(Rows from a 3D modeling dataset)
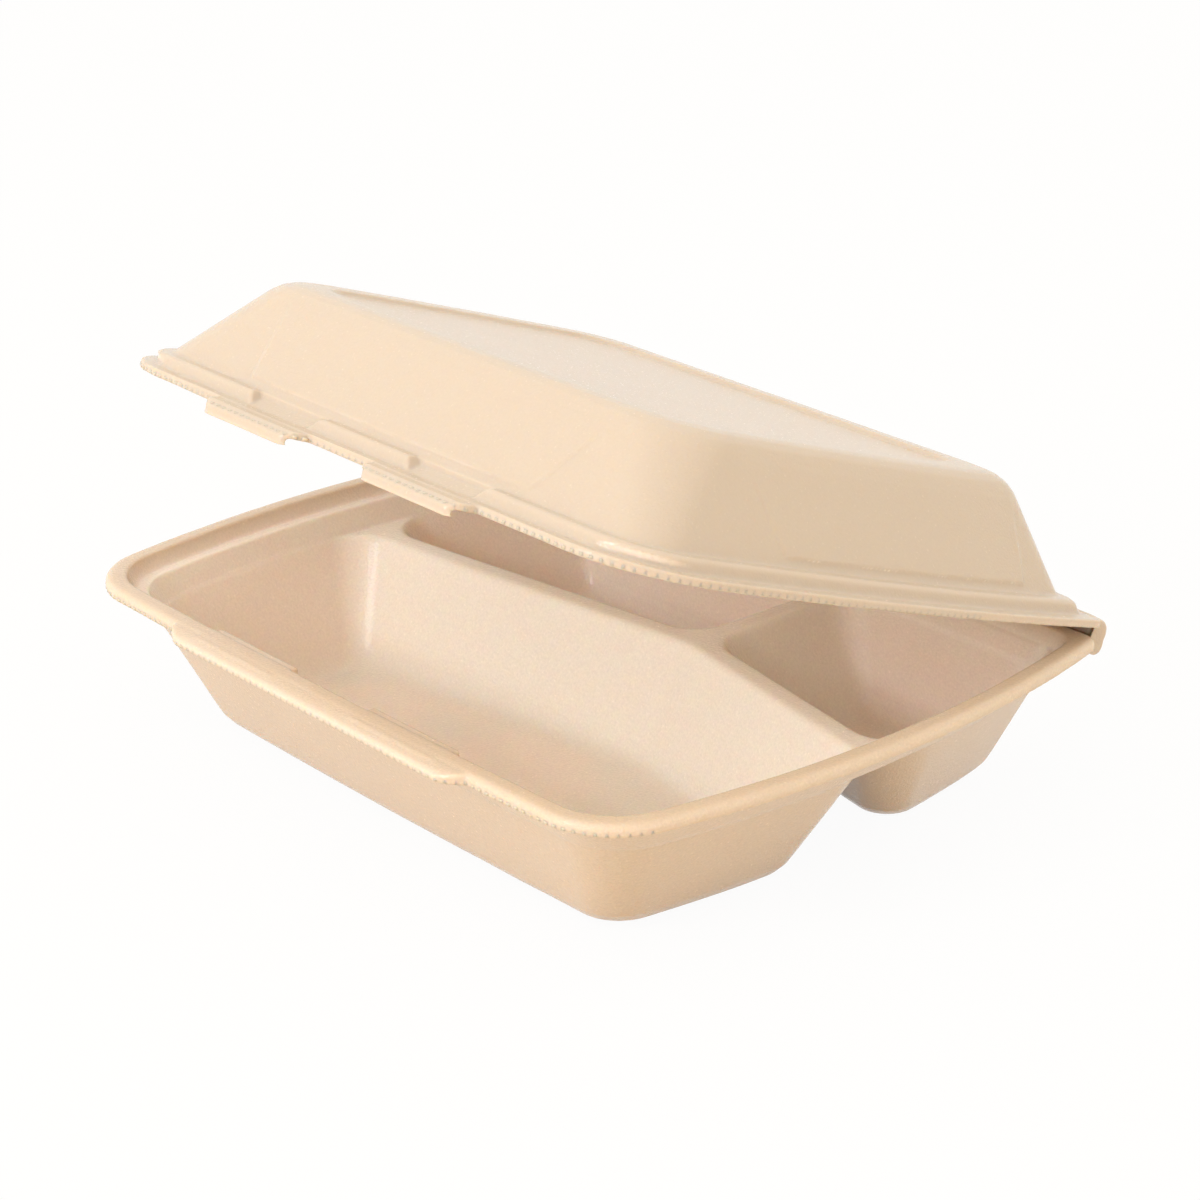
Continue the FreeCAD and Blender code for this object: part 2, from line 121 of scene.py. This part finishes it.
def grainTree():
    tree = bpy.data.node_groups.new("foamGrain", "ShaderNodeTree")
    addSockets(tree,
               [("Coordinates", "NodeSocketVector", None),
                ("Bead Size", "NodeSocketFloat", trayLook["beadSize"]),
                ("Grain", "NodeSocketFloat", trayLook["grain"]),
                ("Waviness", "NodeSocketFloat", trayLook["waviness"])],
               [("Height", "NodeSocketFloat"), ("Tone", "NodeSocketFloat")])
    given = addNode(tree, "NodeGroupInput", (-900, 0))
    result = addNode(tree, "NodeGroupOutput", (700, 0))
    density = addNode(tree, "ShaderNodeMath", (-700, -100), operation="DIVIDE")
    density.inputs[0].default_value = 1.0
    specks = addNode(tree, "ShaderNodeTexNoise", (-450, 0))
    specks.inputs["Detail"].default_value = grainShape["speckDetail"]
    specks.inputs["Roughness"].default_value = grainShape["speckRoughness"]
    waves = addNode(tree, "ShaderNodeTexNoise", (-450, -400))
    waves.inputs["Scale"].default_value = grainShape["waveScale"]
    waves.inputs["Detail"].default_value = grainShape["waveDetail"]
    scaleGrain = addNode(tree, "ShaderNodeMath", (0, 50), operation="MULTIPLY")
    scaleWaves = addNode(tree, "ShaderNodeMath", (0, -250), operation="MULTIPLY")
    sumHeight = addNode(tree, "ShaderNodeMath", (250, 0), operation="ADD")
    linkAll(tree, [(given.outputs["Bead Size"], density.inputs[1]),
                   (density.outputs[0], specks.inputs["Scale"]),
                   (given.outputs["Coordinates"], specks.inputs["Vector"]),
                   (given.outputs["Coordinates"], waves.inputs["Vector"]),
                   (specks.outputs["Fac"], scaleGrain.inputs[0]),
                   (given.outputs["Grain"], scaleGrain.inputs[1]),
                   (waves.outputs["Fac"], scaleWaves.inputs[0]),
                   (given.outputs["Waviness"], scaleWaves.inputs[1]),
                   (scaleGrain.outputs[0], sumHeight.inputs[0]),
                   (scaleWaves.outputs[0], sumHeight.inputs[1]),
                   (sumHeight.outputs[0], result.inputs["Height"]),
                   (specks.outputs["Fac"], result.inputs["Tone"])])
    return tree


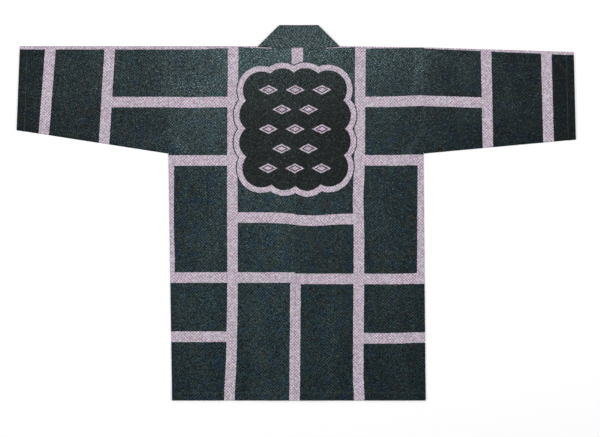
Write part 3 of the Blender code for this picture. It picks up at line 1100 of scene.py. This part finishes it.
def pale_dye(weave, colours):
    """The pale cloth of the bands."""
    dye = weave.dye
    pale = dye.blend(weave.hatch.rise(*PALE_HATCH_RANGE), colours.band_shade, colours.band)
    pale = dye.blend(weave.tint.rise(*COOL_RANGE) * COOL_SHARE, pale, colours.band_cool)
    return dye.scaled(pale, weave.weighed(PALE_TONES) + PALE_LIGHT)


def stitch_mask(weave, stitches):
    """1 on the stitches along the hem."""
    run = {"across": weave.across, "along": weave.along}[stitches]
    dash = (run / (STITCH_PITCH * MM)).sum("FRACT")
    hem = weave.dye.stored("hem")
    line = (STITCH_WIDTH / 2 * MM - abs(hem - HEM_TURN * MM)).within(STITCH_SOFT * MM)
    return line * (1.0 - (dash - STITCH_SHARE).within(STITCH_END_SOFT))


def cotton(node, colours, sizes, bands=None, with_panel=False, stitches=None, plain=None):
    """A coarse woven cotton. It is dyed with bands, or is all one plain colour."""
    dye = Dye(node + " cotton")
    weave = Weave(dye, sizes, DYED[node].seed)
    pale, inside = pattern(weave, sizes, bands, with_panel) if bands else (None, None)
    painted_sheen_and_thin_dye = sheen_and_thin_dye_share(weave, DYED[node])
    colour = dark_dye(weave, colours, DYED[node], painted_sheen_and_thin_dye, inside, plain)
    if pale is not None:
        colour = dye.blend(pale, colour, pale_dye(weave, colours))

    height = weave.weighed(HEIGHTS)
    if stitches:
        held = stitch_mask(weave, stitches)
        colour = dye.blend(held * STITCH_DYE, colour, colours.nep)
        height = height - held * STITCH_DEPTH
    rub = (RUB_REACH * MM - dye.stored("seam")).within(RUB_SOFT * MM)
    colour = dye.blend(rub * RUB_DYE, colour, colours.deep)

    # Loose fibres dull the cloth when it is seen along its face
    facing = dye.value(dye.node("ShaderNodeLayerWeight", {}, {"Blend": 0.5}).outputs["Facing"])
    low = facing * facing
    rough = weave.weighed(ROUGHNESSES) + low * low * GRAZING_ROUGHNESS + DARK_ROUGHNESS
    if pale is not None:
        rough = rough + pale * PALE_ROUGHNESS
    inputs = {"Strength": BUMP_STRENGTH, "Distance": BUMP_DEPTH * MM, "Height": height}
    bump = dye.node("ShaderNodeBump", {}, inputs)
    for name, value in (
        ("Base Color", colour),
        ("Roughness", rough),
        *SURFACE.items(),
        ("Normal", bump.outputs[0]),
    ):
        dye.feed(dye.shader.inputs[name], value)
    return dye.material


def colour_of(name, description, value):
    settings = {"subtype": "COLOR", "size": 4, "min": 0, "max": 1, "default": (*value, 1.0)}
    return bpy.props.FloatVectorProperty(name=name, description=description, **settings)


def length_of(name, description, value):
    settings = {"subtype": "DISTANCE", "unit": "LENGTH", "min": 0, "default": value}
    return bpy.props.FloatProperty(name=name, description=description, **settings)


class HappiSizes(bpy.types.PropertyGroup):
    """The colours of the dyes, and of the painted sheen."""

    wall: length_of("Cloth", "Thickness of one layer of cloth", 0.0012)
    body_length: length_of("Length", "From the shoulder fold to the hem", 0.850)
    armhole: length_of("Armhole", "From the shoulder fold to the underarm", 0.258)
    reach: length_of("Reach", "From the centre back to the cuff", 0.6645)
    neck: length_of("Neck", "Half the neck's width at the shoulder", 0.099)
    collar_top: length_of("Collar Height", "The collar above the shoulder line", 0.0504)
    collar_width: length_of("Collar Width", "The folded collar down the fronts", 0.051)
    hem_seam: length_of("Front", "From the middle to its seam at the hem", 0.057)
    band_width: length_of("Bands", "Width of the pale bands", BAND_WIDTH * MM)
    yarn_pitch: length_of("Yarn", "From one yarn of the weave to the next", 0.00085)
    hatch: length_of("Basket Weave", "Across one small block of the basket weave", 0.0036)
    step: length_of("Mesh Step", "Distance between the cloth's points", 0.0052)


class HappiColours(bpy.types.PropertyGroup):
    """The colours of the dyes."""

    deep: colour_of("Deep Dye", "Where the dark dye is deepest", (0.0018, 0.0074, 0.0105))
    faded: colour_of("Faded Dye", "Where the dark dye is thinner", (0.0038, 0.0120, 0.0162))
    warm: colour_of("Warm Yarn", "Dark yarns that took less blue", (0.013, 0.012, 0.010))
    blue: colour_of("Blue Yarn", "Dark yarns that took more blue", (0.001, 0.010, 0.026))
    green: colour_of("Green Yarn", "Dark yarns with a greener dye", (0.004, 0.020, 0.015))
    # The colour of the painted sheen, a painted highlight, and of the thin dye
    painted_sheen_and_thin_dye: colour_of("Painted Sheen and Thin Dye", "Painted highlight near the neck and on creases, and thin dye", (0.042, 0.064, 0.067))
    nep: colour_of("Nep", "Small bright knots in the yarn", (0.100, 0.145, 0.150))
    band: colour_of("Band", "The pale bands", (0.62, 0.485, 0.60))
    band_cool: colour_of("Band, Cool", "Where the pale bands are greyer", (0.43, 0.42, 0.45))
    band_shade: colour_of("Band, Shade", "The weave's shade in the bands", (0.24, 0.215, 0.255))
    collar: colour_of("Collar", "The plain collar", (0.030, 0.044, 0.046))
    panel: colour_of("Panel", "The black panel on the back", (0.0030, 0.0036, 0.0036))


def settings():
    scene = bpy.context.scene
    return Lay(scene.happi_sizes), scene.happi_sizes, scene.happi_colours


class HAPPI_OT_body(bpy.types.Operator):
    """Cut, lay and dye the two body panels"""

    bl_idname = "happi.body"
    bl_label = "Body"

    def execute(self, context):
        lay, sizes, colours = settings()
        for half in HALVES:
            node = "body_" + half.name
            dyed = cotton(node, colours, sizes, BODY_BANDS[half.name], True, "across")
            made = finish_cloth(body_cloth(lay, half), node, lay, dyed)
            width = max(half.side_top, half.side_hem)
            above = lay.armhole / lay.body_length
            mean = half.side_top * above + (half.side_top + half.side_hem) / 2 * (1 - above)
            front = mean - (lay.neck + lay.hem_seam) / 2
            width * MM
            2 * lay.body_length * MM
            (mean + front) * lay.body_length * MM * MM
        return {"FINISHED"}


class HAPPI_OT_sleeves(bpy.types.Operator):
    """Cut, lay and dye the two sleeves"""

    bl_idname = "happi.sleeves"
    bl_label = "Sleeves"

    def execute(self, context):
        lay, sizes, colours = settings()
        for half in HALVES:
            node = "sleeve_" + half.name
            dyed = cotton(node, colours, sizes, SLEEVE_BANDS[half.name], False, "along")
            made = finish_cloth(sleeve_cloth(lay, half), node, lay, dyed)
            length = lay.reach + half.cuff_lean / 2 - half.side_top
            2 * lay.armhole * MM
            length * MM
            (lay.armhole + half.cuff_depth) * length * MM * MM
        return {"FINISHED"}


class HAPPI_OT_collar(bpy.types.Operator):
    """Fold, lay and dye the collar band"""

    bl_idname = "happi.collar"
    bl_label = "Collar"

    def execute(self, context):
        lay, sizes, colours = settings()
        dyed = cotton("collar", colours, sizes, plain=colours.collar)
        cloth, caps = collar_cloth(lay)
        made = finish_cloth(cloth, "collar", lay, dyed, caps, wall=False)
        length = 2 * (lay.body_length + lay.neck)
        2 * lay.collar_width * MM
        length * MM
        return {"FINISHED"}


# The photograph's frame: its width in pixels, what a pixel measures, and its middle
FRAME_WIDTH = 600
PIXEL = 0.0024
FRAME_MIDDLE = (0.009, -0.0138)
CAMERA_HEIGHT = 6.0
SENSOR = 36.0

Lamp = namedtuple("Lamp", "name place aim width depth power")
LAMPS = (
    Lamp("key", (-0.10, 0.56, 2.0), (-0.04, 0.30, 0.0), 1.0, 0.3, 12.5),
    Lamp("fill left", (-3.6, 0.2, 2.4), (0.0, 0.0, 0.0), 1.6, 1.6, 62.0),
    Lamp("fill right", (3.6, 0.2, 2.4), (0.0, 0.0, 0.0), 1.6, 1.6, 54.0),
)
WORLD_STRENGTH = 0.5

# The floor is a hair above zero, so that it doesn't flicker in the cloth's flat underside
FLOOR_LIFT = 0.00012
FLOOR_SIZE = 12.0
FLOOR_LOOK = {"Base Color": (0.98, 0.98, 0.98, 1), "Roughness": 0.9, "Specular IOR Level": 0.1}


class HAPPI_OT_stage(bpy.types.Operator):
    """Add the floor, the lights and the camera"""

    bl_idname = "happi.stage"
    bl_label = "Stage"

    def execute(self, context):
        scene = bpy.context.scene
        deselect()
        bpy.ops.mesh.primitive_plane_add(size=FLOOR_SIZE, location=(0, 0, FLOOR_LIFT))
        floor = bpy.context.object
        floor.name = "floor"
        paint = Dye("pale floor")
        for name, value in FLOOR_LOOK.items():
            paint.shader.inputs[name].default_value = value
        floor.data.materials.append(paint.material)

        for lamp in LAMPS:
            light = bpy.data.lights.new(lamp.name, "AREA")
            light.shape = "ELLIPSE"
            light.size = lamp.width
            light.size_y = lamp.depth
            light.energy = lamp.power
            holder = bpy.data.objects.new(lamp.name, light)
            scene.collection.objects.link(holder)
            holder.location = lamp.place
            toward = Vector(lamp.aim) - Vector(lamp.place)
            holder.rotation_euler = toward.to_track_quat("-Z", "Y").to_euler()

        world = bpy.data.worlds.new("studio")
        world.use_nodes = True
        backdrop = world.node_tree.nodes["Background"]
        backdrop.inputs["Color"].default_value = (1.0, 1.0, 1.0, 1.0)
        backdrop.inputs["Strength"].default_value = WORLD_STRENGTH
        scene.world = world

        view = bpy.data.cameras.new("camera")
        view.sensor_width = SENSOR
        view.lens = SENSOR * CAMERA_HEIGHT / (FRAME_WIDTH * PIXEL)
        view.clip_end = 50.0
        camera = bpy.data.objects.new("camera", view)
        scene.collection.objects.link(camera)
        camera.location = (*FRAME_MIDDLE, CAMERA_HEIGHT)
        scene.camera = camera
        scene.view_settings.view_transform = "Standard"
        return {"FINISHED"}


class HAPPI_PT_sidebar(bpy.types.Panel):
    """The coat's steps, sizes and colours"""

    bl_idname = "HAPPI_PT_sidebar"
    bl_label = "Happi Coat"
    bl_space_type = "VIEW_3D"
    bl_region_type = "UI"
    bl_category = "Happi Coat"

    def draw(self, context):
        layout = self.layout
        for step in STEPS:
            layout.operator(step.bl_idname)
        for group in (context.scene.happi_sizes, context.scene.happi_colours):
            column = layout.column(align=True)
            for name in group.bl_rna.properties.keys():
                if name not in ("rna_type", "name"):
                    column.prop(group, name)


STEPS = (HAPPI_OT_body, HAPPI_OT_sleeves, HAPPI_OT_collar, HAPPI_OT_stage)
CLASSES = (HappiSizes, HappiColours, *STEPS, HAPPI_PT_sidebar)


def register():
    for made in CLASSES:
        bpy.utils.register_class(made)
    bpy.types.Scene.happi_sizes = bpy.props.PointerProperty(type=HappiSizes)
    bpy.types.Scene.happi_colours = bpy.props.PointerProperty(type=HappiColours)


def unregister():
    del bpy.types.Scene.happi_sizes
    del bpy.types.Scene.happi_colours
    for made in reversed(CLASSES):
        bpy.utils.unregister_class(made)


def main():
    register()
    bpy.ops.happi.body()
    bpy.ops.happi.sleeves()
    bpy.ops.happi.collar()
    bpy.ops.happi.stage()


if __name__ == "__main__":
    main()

▸ **WHAT YOU NEED TO DO**:
Quote nothing but the lines that run from the line containing "Write part 3" through the line containing "return line *", keeping both of them word for word.

▸ **RESULT BELOW**:
Write part 3 of the Blender code for this picture. It picks up at line 1100 of scene.py. This part finishes it.
def pale_dye(weave, colours):
    """The pale cloth of the bands."""
    dye = weave.dye
    pale = dye.blend(weave.hatch.rise(*PALE_HATCH_RANGE), colours.band_shade, colours.band)
    pale = dye.blend(weave.tint.rise(*COOL_RANGE) * COOL_SHARE, pale, colours.band_cool)
    return dye.scaled(pale, weave.weighed(PALE_TONES) + PALE_LIGHT)


def stitch_mask(weave, stitches):
    """1 on the stitches along the hem."""
    run = {"across": weave.across, "along": weave.along}[stitches]
    dash = (run / (STITCH_PITCH * MM)).sum("FRACT")
    hem = weave.dye.stored("hem")
    line = (STITCH_WIDTH / 2 * MM - abs(hem - HEM_TURN * MM)).within(STITCH_SOFT * MM)
    return line * (1.0 - (dash - STITCH_SHARE).within(STITCH_END_SOFT))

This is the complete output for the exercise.